• [YOUR TASK]
Filter out everything except lines holding "Write".

• [SUPPLIED DATA]
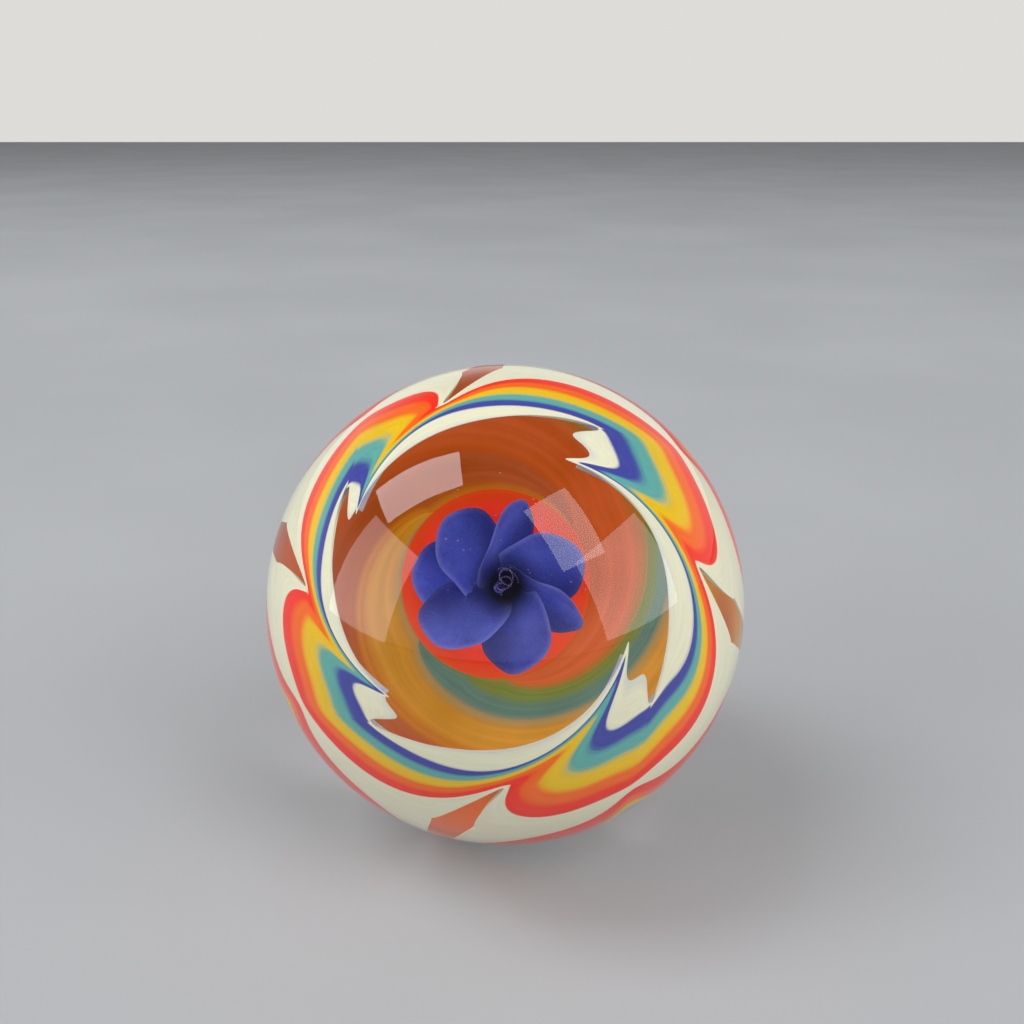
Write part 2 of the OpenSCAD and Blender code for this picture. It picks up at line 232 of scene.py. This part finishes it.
# ---------------------------------------------------------------------------
# Upper rings: six bands of opaque glass laid round the window from hot rods,
# ivory first, then blue, teal, yellow, orange and red. A pick drew them in and
# out along eight lines, and then the neck of the ball was twisted in the flame.
# ---------------------------------------------------------------------------
RING_OUT = 24.1
RING_IN = 22.9
RAKES = [67, 113, 170, 202, 242, 283, 332, 377, 427]
DRAWN_SHORT = [0.5, 7.5, 6.0, 0.5, 0.5]
SAG = [-1.5, -1.0, -0.5, -1.0, 0.0, 0.0, 0.5, 3.5]
LEAN_AT = [0.4, 0.6, 2.2, 0.6, 1.5, 0.0, 0.8, 0.2, 0.4]
WINDOW = (37.5, 29.5, 44.0)
UPPER = [(6, 1, 0.5), (2.5, 2, 3), (3, 3, 3.5), (4, 4, 4.5), (3.5, 4, 3.5), (4, 3, 3)]
WAIST = (9, 52, 2.5)
LOWER = [(10.5, 2.5, 3.5), (5, 1.5, 4), (4, 1.5, 4), (4, 1.5, 5), (5, 1.5, 5), (8, 3, 5)]
THREAD = 0.35
IN_SOFT, OUT_SOFT = 3.0, 7.0
FAN_LIP, FAN_AFTER, FAN_BEFORE = 13.0, (13.5, 6.5), (5.0, 9.0)
FAN_OUT, FAN_LOWER = (3.0, 4.5), 7.0
SLIT_HALF = 5.5
TWIST, TWIST_START, TWIST_FADE = 78.0, 28.0, 12.5
LEAN_START = 47.0


def fan_at(edge, opens):
    """How far round a drawn-in line still pulls on one edge of the upper rings, in degrees."""
    if edge == 0:
        return FAN_LIP
    first, last = FAN_AFTER if opens else FAN_BEFORE
    return first + (last - first) * (edge - 1) / 5


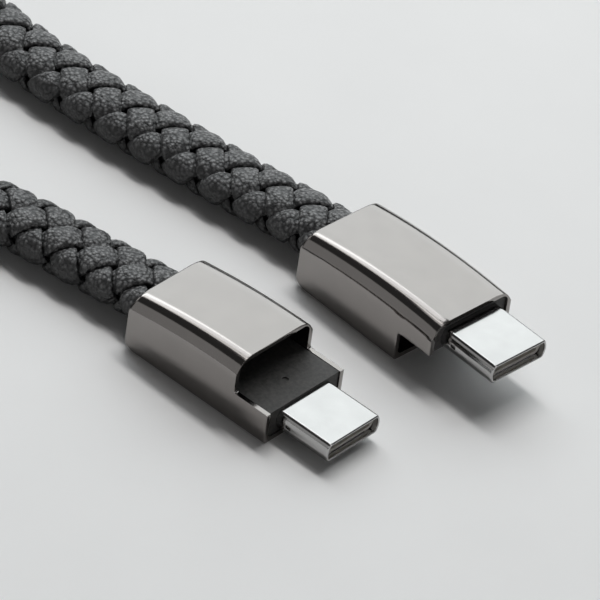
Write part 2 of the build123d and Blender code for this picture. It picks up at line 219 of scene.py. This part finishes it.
def on_section(turn, height):
    """Sideways and upward offsets of points at that share of the outline and height above it."""
    even, side, up, normal_side, normal_up, _ = OUTLINE
    turn = np.mod(turn, 1.0)
    side_at = np.interp(turn, even, side) + height * np.interp(turn, even, normal_side)
    up_at = np.interp(turn, even, up) + height * np.interp(turn, even, normal_up)
    return side_at, up_at


def on_cord(line, distance, turn, height):
    """Points on the cord at those distances, shares of the outline and heights above it."""
    side_at, up_at = on_section(turn, height)
    side, up = line.axes(distance)
    return line.at(distance) + side_at[..., None] * side + up_at[..., None] * up


def weave(crossing):
    """1 where a strip passes over at an even crossing, -1 where it passes under at an odd one."""
    wave = np.cos(np.pi * crossing)
    return np.tanh(WEAVE_STEEPNESS * wave) / math.tanh(WEAVE_STEEPNESS)


def lattice(distance):
    """Turns of the braid up to each distance."""
    return distance / BRAID_LEAD + BRAID_PHASE


def row_turn(line, distance):
    """Where the braid's rows sit around the cord, which twists a little along its length."""
    return ROW_TURN_START + (ROW_TURN_END - ROW_TURN_START) * distance / line.length


def tube_faces(rings, sides, first=0):
    """Quads round a tube of closed rings, with a cap at each end."""
    faces = []
    for i in range(rings - 1):
        low, high = first + i * sides, first + (i + 1) * sides
        for k in range(sides):
            after = (k + 1) % sides
            faces.append((low + k, low + after, high + after, high + k))
    faces.append(tuple(first + k for k in reversed(range(sides))))
    faces.append(tuple(first + (rings - 1) * sides + k for k in range(sides)))
    return faces


def mesh_object(name, points, faces, material, smooth=True):
    """A mesh object in the row frame, with its material, smooth unless it says otherwise."""
    mesh = bpy.data.meshes.new(name)
    mesh.from_pydata([tuple(p) for p in points], [], faces)
    mesh.validate()
    mesh.update()
    mesh.polygons.foreach_set("use_smooth", [smooth] * len(mesh.polygons))
    mesh.materials.append(material)
    piece = bpy.data.objects.new(name, mesh)
    bpy.context.scene.collection.objects.link(piece)
    return piece


def strip_points(line, way, index):
    """One strip's points, ring by ring: way is 1 or -1, the direction in which it winds."""
    rings = int(line.length / STRIP_RING_GAP)
    centre = np.linspace(0, line.length, rings)
    slant = math.atan2(OUTLINE_LENGTH, BRAID_LEAD)
    half_width = STRIP_FILL * BRAID_LEAD / STRIP_COUNT * math.sin(slant) / 2
    round_angle = np.linspace(0, 2 * np.pi, STRIP_SIDES, endpoint=False)
    across = half_width * rounded(np.cos(round_angle), STRIP_POWER)
    through = STRIP_THICKNESS / 2 * rounded(np.sin(round_angle), STRIP_POWER)
    own_turn = way * lattice(centre) + index / STRIP_COUNT
    distance = np.clip(centre[:, None] - way * across * math.sin(slant), 0, line.length)
    turn = own_turn[:, None] + across * math.cos(slant) / OUTLINE_LENGTH
    crossing = STRIP_COUNT * (way * turn + lattice(distance)) - way * index
    if way < 0:
        crossing = crossing + 1
    height = WEAVE_HEIGHT * weave(crossing) + through
    points = on_cord(line, distance, turn + row_turn(line, distance), height)
    return points.reshape(-1, 3), rings


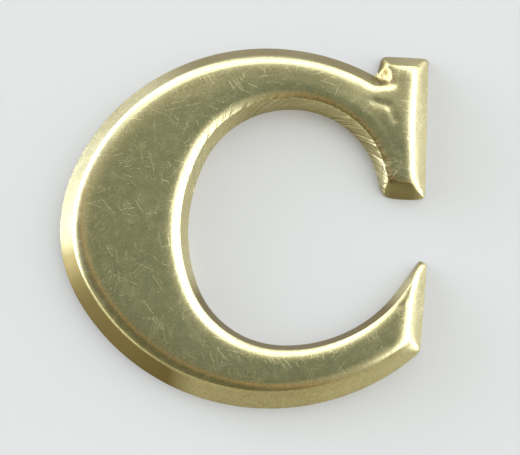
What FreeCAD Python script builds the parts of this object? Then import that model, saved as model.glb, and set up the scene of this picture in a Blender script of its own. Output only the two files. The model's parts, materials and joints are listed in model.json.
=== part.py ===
"""A capital C pressed from sheet brass, hollow at the back, with three tapped bosses soldered inside.

The letter lies on its trimmed rim with its face up. The origin is in the plane of the rim, midway
across the letter and midway up it. X runs in the reading direction, Y towards the letter's top and
Z out of its face. Lengths are in millimetres and angles in degrees.
"""

import FreeCAD, Part
import math
import os

# Overall sizes of the letter.
letter_height = 50.0
letter_width = 48.75
letter_depth = 2.9

# The sheet, and the press form: straight flanks with a rounded shoulder up to the flat face.
sheet_thickness = 0.8
outer_flank_angle = 49.0
counter_wall_angle = 63.0
shoulder_radius = 1.3
shoulder_steps = 6
narrowest_flat = 0.2

# The bowl, and the two curved strokes that leave it.
bowl_stroke = 17.1
upper_stroke = 8.6
lower_stroke = 8.6
bowl_level = -1.1
counter_level = -0.65
outer_roundness = 0.82
counter_roundness = 0.94

# How far right of the middle the highest and lowest points of the two ovals lie.
outer_top_offset = 3.7
outer_bottom_offset = 3.1
counter_top_offset = 6.5
counter_bottom_offset = 5.6

# The serif at the end of the upper stroke.
serif_height = 20.2
serif_drop = 0.3
serif_top_width = 6.4
notch_width = 7.05
notch_depth = 3.05
serif_foot_width = 5.75
foot_bulge = 0.25
beak_width = 6.75
beak_height = 3.8

# The pointed tail at the end of the lower stroke.
tail_height = 12.4
tail_corner_height = 8.7
tail_curl = 0.915

# The bosses: each takes a machine screw stud, so its bore is the thread's tapping size.
boss_diameter = 4.2
thread_bore = 2.5
boss_reach = 0.8
bowl_boss_level = -0.9
solder_leg = 0.6

right_edge = letter_width / 2
top_edge = letter_height / 2
left_edge = -right_edge
bottom_edge = -top_edge
OUTER = "outer"
COUNTER = "counter"


def vec(x, y, z=0.0):
    return FreeCAD.Vector(x, y, z)


def line_edge(side, start, end):
    """A straight edge of the outline, walked clockwise, so the metal lies on its right."""
    along = (end - start).normalize()
    inward = vec(along.y, -along.x)
    return {"side": side, "start": start, "end": end, "inward": inward, "centre": None}


def arc_edge(side, start, end, centre):
    """A round edge of the outline. The metal is inside an outer arc and outside a counter arc."""
    return {"side": side, "start": start, "end": end, "centre": centre}


def oval_radii(half_width, half_height, roundness):
    """Side and crown radius of a quarter oval made of two arcs that meet smoothly."""
    tight = roundness * min(half_width, half_height)
    long_half = max(half_width, half_height)
    short_half = min(half_width, half_height)
    wide = ((long_half - tight) ** 2 + short_half**2 - tight**2) / (2 * (short_half - tight))
    if half_width > half_height:
        return tight, wide
    return wide, tight


def oval_quarter(side, flank, crown, roundness):
    """The two arcs from the widest point of an oval (flank) to its highest or lowest (crown)."""
    half_width = abs(crown.x - flank.x)
    half_height = abs(crown.y - flank.y)
    side_radius, crown_radius = oval_radii(half_width, half_height, roundness)
    up = math.copysign(1.0, crown.y - flank.y)
    side_centre = vec(flank.x + side_radius, flank.y)
    crown_centre = vec(crown.x, crown.y - up * crown_radius)
    between = side_centre - crown_centre
    if side_radius > crown_radius:
        between = between.negative()
    joint = side_centre + between.normalize() * side_radius
    return [arc_edge(side, flank, joint, side_centre), arc_edge(side, joint, crown, crown_centre)]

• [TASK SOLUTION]
Write part 2 of the OpenSCAD and Blender code for this picture. It picks up at line 232 of scene.py. This part finishes it.
Write part 2 of the build123d and Blender code for this picture. It picks up at line 219 of scene.py. This part finishes it.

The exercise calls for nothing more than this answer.